Records provided:

▶

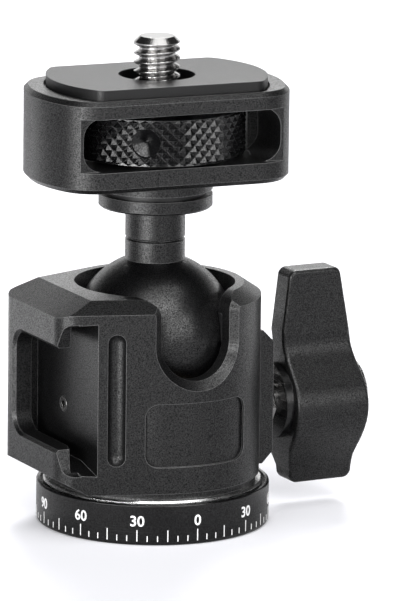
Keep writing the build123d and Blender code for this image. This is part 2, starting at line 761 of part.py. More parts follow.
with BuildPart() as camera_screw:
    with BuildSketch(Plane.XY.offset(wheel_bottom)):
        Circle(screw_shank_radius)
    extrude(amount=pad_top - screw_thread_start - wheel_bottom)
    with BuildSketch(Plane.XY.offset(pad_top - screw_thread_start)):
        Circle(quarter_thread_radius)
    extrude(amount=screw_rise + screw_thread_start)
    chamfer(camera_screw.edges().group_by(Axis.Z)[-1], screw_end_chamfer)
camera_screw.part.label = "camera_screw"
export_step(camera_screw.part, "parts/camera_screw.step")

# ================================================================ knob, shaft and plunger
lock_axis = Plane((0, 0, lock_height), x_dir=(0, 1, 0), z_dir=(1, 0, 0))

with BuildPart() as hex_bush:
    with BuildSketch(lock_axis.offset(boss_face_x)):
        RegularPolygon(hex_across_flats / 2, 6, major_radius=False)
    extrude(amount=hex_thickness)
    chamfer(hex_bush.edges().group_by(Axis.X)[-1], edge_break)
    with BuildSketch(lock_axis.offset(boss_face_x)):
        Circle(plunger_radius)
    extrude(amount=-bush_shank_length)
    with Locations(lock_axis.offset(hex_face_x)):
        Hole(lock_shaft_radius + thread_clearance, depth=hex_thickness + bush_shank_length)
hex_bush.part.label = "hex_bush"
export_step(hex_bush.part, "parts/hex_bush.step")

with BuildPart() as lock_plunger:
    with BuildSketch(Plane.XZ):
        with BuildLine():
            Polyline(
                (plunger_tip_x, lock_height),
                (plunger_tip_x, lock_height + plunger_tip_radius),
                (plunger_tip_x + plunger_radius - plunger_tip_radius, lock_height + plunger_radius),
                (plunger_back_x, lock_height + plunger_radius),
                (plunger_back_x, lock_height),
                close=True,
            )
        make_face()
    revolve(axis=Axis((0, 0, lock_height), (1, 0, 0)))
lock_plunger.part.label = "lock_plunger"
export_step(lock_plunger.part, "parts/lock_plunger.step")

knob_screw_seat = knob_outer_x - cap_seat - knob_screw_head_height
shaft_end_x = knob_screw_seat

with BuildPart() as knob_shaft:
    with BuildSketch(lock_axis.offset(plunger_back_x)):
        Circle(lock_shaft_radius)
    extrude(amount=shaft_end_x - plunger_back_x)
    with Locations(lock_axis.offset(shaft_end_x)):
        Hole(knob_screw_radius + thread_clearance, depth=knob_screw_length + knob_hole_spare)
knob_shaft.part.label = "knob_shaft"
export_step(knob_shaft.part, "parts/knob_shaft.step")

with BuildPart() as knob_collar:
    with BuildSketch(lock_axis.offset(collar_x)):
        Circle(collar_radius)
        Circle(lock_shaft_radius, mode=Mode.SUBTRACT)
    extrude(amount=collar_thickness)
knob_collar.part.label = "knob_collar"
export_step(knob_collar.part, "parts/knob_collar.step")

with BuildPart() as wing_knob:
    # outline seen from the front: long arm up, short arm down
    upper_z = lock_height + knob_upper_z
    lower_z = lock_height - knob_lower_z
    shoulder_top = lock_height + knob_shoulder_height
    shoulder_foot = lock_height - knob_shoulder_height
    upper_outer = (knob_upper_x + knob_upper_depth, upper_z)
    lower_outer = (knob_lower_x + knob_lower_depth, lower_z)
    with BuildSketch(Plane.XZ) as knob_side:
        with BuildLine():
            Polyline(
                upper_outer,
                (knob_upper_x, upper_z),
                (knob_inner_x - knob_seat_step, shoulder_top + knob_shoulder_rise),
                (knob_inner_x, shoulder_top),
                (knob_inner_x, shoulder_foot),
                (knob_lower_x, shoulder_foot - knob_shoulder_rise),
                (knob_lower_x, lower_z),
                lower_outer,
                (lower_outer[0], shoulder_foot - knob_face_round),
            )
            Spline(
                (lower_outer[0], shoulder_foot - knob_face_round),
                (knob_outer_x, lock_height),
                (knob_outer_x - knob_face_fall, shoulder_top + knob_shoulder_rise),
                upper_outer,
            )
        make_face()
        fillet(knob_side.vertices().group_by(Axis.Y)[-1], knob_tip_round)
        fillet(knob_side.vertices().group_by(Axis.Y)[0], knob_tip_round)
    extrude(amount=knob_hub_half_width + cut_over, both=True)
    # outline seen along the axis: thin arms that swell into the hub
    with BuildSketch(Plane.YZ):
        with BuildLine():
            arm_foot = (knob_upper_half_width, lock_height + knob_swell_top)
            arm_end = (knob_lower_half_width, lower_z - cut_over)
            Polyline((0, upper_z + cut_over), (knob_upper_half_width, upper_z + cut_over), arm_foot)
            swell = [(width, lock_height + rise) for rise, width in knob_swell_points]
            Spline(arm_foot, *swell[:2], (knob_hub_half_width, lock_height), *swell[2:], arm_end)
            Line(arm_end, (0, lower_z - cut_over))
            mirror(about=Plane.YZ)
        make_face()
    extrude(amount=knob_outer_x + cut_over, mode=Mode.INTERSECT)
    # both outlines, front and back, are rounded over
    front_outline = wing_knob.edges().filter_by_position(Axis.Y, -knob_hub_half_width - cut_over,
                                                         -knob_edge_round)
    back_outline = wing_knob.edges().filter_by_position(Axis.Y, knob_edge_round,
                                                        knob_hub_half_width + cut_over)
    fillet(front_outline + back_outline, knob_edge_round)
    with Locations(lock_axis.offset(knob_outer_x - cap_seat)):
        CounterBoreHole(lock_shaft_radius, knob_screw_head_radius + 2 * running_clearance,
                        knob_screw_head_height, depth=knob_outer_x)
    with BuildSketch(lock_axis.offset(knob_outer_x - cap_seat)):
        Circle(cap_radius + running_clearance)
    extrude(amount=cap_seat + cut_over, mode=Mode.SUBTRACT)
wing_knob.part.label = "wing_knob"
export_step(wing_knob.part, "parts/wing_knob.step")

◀
▶

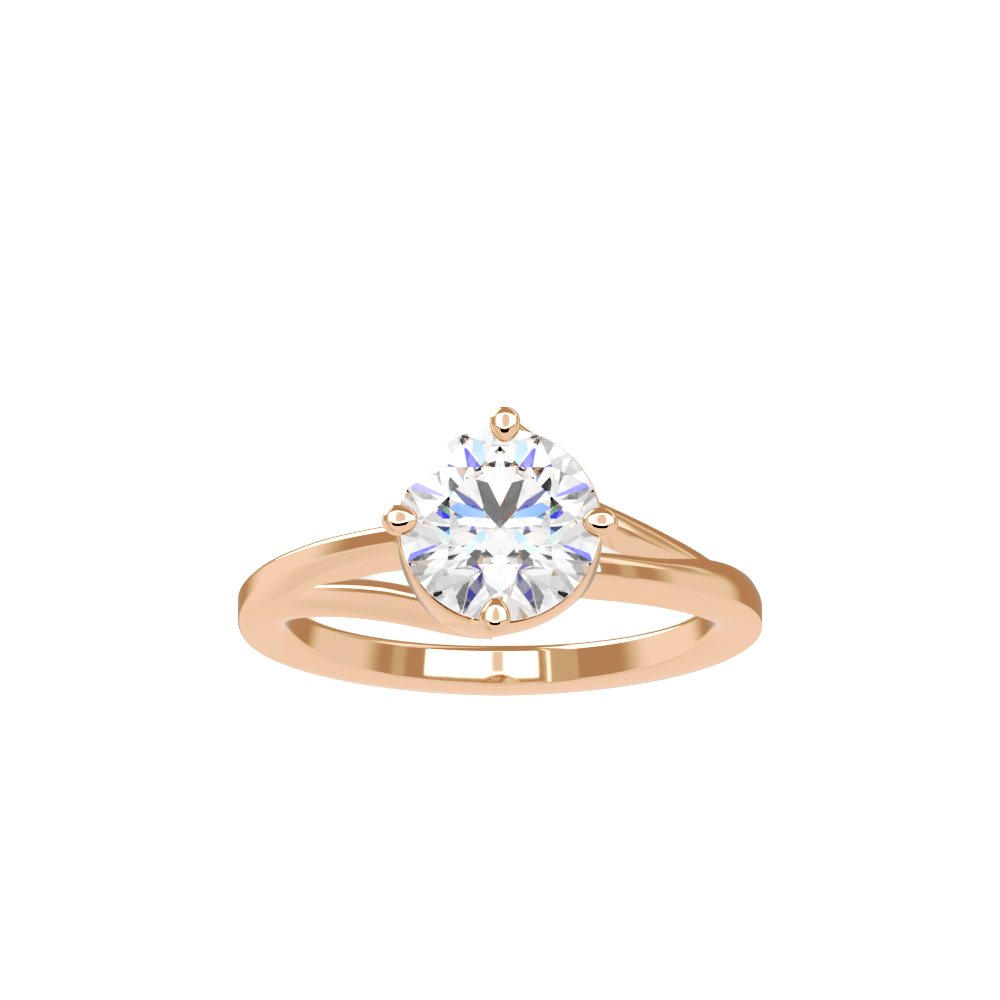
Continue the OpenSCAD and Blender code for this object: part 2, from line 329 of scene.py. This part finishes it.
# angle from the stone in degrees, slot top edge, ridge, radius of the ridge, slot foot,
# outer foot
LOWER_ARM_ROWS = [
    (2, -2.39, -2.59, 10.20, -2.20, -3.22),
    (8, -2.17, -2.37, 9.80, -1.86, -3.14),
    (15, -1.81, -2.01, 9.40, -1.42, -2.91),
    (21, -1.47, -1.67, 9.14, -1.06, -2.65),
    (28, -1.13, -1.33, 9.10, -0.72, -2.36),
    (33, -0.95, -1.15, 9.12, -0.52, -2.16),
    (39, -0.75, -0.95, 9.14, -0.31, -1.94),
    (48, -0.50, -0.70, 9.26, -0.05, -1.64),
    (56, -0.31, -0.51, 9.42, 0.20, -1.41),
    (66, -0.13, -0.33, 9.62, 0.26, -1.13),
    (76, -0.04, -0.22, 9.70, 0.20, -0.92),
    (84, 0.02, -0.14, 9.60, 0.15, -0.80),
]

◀

Stated task: Using the data above, repeat exactly the lines that begin at the line with "Keep writing the" and end at the line with "z_dir=(1, 0, 0))", both ends included.

Answer to the task:
Keep writing the build123d and Blender code for this image. This is part 2, starting at line 761 of part.py. More parts follow.
with BuildPart() as camera_screw:
    with BuildSketch(Plane.XY.offset(wheel_bottom)):
        Circle(screw_shank_radius)
    extrude(amount=pad_top - screw_thread_start - wheel_bottom)
    with BuildSketch(Plane.XY.offset(pad_top - screw_thread_start)):
        Circle(quarter_thread_radius)
    extrude(amount=screw_rise + screw_thread_start)
    chamfer(camera_screw.edges().group_by(Axis.Z)[-1], screw_end_chamfer)
camera_screw.part.label = "camera_screw"
export_step(camera_screw.part, "parts/camera_screw.step")

# ================================================================ knob, shaft and plunger
lock_axis = Plane((0, 0, lock_height), x_dir=(0, 1, 0), z_dir=(1, 0, 0))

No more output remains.